EXERCISE DIRECTIONS => Please give back word for word the lines below, from the first one through the one with "score_depth = 0.25".

**** SOURCE DATA

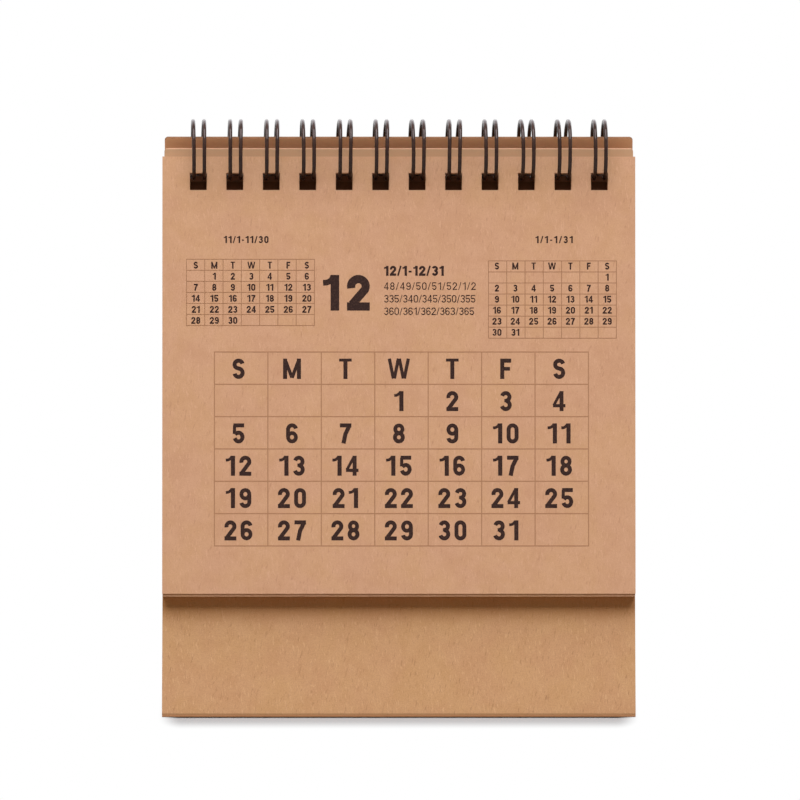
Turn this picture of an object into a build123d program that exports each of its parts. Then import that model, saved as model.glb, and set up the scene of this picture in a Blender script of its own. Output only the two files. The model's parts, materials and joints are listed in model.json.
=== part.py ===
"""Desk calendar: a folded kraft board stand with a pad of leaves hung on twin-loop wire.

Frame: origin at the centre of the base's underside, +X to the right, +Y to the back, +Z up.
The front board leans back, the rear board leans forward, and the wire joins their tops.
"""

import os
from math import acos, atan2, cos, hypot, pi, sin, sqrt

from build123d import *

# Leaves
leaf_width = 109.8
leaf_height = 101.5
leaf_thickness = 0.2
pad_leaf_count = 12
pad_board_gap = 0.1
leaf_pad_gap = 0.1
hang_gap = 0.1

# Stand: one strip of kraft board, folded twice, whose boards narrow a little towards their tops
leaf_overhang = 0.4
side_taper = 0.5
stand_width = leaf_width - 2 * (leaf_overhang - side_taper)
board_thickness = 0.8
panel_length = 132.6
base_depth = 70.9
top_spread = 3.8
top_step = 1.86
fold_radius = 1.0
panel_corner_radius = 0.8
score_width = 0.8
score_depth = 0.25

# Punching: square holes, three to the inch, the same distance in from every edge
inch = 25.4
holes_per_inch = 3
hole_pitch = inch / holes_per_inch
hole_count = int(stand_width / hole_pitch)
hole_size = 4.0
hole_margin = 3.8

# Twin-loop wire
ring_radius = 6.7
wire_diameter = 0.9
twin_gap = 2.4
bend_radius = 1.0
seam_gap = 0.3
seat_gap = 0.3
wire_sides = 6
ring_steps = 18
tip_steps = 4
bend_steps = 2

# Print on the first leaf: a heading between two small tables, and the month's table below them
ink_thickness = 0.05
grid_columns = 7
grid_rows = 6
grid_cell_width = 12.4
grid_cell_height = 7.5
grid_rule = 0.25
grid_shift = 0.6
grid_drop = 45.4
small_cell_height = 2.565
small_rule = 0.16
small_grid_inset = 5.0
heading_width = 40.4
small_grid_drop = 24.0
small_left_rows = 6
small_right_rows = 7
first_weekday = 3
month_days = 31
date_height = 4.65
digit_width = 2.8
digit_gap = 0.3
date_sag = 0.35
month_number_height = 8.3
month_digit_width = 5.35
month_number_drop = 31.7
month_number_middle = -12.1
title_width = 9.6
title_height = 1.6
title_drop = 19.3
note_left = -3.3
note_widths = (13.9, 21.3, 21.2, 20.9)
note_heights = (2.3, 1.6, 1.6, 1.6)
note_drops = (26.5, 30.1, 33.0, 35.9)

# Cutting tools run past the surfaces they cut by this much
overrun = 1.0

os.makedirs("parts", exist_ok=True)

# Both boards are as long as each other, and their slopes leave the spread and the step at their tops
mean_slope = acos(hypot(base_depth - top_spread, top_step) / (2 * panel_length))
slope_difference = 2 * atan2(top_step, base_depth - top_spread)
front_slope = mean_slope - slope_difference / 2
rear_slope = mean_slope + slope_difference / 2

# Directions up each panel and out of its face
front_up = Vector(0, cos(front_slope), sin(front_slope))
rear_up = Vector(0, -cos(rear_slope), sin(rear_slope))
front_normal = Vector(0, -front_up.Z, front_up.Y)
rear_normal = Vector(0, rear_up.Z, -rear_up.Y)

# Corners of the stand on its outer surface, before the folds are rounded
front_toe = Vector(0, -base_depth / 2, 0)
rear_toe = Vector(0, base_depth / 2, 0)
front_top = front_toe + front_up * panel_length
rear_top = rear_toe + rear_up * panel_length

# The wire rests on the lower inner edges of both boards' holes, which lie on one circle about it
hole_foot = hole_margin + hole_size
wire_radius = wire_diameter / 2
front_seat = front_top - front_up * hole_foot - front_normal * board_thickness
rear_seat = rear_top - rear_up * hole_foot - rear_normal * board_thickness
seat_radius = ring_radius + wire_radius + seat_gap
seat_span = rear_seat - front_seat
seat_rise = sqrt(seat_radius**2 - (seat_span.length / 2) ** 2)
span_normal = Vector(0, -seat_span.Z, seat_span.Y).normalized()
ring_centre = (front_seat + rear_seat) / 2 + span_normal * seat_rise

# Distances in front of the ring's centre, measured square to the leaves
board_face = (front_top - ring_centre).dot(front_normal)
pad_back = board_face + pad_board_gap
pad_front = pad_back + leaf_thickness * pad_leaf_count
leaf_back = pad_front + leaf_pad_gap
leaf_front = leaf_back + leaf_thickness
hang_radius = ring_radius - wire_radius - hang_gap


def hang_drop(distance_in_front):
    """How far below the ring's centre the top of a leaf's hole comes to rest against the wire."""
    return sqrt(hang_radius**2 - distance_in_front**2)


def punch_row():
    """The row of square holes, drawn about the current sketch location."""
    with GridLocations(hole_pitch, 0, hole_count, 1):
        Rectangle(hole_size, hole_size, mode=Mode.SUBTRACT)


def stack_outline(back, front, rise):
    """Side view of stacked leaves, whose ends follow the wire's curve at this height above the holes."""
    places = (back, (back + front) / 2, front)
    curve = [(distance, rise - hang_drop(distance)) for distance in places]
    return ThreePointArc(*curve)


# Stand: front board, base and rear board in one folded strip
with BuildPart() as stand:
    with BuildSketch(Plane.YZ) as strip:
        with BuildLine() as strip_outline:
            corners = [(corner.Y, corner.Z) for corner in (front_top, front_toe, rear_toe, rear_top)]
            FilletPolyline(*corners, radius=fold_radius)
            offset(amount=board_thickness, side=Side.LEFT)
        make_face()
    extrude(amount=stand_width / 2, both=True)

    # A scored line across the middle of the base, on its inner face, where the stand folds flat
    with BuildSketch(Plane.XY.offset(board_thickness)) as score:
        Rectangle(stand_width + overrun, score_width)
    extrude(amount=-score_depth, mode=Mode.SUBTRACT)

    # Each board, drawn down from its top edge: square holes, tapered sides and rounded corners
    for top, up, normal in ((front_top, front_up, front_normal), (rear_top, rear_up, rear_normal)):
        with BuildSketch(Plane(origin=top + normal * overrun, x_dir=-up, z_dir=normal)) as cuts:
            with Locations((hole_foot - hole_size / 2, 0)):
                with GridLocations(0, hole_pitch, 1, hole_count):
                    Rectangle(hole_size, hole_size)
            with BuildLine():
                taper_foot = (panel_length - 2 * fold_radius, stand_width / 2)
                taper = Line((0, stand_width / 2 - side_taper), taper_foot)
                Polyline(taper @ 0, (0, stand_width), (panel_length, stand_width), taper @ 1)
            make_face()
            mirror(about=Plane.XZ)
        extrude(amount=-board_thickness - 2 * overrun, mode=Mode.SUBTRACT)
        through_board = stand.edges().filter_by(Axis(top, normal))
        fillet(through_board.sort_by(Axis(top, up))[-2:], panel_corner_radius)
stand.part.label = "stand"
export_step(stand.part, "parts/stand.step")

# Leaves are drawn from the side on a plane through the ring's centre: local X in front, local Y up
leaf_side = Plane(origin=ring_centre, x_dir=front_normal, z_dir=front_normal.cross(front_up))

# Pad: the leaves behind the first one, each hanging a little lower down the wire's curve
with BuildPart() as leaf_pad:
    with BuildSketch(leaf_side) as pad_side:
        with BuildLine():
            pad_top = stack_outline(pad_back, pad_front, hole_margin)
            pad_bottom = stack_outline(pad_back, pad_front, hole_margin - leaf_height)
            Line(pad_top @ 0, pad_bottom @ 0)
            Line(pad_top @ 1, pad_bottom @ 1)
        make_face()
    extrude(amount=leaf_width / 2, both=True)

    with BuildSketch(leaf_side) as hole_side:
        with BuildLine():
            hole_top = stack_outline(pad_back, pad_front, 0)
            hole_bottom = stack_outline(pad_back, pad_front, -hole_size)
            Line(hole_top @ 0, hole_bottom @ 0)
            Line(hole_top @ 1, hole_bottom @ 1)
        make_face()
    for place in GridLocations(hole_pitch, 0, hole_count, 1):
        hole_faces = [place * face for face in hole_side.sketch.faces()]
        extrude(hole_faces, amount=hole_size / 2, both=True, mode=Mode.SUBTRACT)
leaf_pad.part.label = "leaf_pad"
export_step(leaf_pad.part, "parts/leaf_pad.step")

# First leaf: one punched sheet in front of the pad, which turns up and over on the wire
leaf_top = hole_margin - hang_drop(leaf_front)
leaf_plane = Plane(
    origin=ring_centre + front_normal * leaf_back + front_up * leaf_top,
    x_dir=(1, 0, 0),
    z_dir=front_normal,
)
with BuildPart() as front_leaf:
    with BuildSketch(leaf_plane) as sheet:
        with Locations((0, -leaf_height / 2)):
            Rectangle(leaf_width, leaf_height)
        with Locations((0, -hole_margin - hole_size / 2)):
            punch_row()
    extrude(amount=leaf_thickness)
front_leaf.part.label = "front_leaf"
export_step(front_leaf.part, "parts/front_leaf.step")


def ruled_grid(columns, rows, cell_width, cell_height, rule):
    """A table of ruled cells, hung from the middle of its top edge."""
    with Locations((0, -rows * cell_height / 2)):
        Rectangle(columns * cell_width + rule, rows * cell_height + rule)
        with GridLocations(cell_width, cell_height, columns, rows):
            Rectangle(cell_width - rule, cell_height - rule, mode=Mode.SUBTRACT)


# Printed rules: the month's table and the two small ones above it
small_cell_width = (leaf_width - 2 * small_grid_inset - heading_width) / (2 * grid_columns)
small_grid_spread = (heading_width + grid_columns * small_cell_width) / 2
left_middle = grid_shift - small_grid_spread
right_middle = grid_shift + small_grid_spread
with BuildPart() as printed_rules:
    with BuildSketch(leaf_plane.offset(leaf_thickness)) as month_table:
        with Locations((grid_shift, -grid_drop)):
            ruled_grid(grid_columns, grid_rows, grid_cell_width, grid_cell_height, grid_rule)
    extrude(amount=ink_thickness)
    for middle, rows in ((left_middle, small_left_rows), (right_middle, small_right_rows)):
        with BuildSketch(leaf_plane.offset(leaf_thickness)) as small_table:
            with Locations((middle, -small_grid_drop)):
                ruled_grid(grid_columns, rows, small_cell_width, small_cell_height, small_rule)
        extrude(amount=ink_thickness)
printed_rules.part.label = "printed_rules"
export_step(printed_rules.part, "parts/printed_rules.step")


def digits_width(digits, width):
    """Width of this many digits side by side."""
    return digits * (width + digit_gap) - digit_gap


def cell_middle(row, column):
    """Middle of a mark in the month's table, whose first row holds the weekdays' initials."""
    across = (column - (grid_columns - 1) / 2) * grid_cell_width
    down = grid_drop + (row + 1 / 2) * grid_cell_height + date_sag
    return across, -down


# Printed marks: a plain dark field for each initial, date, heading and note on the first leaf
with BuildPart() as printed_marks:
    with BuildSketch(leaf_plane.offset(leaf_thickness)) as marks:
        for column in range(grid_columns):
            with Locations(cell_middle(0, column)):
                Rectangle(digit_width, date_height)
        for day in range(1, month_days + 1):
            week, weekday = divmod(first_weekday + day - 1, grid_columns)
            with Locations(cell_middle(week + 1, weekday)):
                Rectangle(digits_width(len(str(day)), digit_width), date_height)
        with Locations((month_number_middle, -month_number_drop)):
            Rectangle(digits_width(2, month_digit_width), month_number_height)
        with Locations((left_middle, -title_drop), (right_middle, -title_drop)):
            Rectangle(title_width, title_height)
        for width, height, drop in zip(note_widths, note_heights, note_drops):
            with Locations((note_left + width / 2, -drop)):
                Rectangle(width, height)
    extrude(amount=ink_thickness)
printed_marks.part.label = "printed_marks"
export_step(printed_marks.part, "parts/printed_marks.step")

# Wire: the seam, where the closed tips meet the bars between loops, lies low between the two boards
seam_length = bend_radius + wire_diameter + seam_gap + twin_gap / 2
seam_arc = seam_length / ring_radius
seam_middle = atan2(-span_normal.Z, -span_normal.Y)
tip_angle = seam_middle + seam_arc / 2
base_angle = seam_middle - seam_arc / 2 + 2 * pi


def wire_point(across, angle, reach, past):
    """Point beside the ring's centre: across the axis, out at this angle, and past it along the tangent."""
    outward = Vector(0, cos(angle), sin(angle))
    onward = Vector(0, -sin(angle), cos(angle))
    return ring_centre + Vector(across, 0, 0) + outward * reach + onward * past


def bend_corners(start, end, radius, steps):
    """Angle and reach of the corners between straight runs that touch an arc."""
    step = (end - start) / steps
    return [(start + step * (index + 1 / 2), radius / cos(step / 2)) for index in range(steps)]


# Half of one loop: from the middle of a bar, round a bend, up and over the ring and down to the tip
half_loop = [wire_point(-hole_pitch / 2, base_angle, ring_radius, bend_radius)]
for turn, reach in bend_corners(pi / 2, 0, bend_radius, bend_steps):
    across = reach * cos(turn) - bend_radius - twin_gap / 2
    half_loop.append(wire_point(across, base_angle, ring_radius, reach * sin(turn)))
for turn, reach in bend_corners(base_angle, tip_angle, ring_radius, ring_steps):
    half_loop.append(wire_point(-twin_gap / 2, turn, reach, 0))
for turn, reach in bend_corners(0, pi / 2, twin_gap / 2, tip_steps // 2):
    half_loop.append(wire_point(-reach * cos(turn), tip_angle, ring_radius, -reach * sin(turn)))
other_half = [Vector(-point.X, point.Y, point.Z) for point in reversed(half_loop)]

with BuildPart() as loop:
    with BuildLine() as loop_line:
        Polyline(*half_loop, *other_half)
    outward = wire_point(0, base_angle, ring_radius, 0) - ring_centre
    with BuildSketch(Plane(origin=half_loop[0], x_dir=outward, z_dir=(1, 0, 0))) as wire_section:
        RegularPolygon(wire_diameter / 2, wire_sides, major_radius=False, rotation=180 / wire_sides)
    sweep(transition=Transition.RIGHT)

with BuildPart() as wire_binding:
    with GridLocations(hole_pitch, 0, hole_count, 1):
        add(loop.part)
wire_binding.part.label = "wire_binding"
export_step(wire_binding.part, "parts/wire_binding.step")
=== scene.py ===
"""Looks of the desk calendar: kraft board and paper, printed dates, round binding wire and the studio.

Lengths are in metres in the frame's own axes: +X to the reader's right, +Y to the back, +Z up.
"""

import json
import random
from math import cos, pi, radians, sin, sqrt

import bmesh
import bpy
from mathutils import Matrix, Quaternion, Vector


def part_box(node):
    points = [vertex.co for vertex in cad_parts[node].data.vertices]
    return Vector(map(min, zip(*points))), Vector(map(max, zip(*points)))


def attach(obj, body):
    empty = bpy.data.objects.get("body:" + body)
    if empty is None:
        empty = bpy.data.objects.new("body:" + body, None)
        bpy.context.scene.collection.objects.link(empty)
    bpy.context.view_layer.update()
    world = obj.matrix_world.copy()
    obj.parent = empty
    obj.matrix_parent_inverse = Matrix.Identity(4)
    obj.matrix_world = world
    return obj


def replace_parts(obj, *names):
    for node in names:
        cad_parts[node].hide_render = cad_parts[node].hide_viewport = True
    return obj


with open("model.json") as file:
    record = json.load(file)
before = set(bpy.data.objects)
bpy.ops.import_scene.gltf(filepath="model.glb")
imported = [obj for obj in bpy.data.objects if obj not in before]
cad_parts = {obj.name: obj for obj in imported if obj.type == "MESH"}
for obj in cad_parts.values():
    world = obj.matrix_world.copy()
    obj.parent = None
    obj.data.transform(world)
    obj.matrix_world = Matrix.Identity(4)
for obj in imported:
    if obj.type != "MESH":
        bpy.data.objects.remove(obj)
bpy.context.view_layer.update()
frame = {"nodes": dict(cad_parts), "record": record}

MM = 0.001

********

RIGHT ANSWER =>
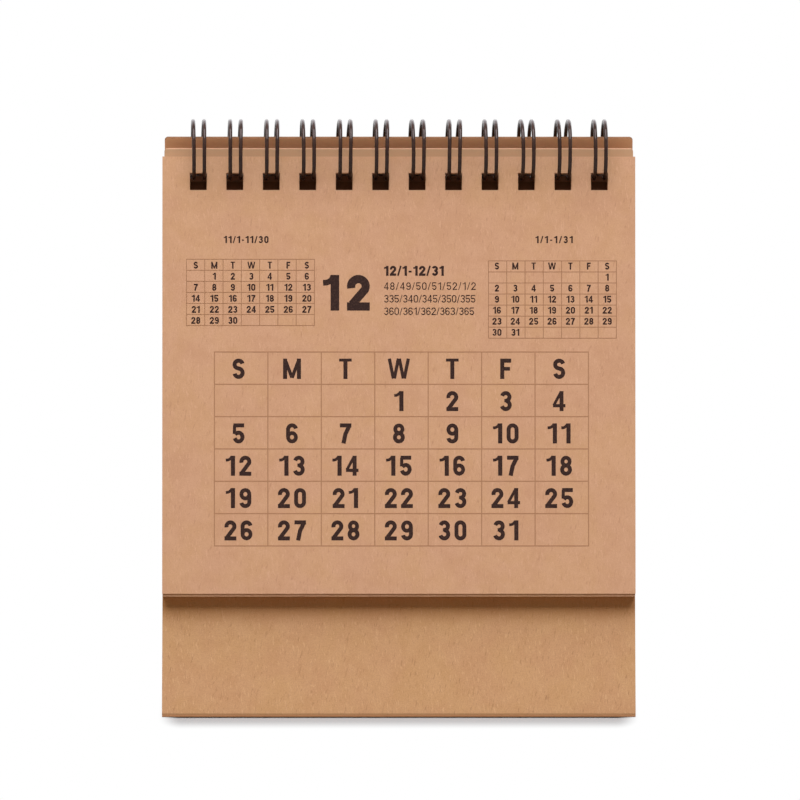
Turn this picture of an object into a build123d program that exports each of its parts. Then import that model, saved as model.glb, and set up the scene of this picture in a Blender script of its own. Output only the two files. The model's parts, materials and joints are listed in model.json.
=== part.py ===
"""Desk calendar: a folded kraft board stand with a pad of leaves hung on twin-loop wire.

Frame: origin at the centre of the base's underside, +X to the right, +Y to the back, +Z up.
The front board leans back, the rear board leans forward, and the wire joins their tops.
"""

import os
from math import acos, atan2, cos, hypot, pi, sin, sqrt

from build123d import *

# Leaves
leaf_width = 109.8
leaf_height = 101.5
leaf_thickness = 0.2
pad_leaf_count = 12
pad_board_gap = 0.1
leaf_pad_gap = 0.1
hang_gap = 0.1

# Stand: one strip of kraft board, folded twice, whose boards narrow a little towards their tops
leaf_overhang = 0.4
side_taper = 0.5
stand_width = leaf_width - 2 * (leaf_overhang - side_taper)
board_thickness = 0.8
panel_length = 132.6
base_depth = 70.9
top_spread = 3.8
top_step = 1.86
fold_radius = 1.0
panel_corner_radius = 0.8
score_width = 0.8
score_depth = 0.25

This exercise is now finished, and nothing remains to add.